Outras unidades militares 

Pedro Ribeiro e Bruna Velasques fizeram uma breve análise do desempenho dos policiais do Bope e compararam a outros batalhões a partir da experiência de dois anos em que acompanharam os treinos da tropa de elite. De acordo com Velasques, “podemos apontar o treinamento e a exposição como fatores diferenciais. O treinamento e a prática diários aprimoram a habilidade e refletem no desempenho, o que infelizmente ainda é muito precário em outros batalhões”.  

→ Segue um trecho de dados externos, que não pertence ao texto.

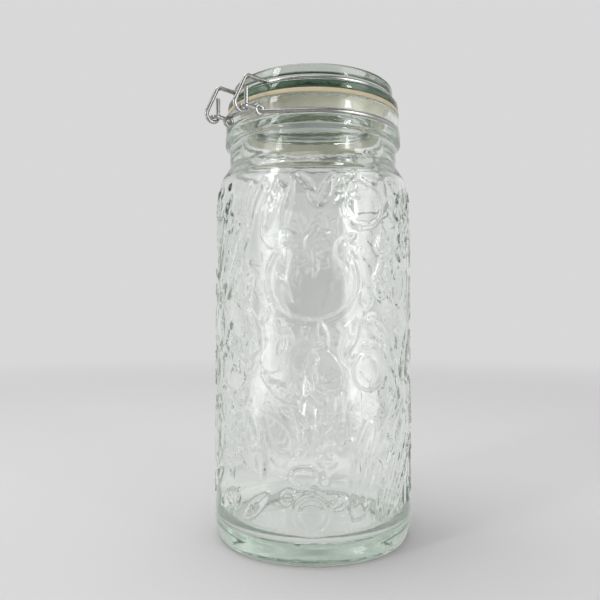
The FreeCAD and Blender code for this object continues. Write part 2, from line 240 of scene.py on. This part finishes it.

“Trata-se de um grau de combate que só encontramos em aparatos militares. Treinamento é um aspecto fundamental em qualquer atividade, inclusive na policial. É preciso treinar continuamente a tomada de decisão de modo a diminuir as lacunas na formação militar, especialmente sob o estresse das situações de risco”, complementa Ribeiro. 

A psicóloga observa que “os policiais que estão diretamente nas ruas, em contato no dia a dia com a sociedade, não têm tanta exposição a esse treinamento pontual, o que acarreta sérios riscos”. 

A questão policial no Brasil 

Os pesquisadores comentaram ainda a questão policial no contexto brasileiro. Segundo o coordenador, “a polícia é um dos efeitos, ou consequências, que aparece nesse contexto social que o Rio de Janeiro e o próprio Brasil estão inseridos”.  

O docente analisa que “a principal diferença é que, no nosso caso, o tráfico de drogas tem um nível de armamento muito grande. Esses dois aspectos envolvidos geram uma situação que é praticamente de guerrilha, o que justifica esse treinamento específico do Bope, bem como sua participação contínua no confronto”. 

Bruna Velasques acrescenta que a abordagem policial vai variar dependendo do contexto em que está inserida. “Em várias partes do mundo existe tráfico de drogas, mas algumas exceções apresentam um aspecto armado associado ao tráfico, como é o caso do Rio de Janeiro. Os confrontos são outros, e, portanto, as estratégias também têm de ser.”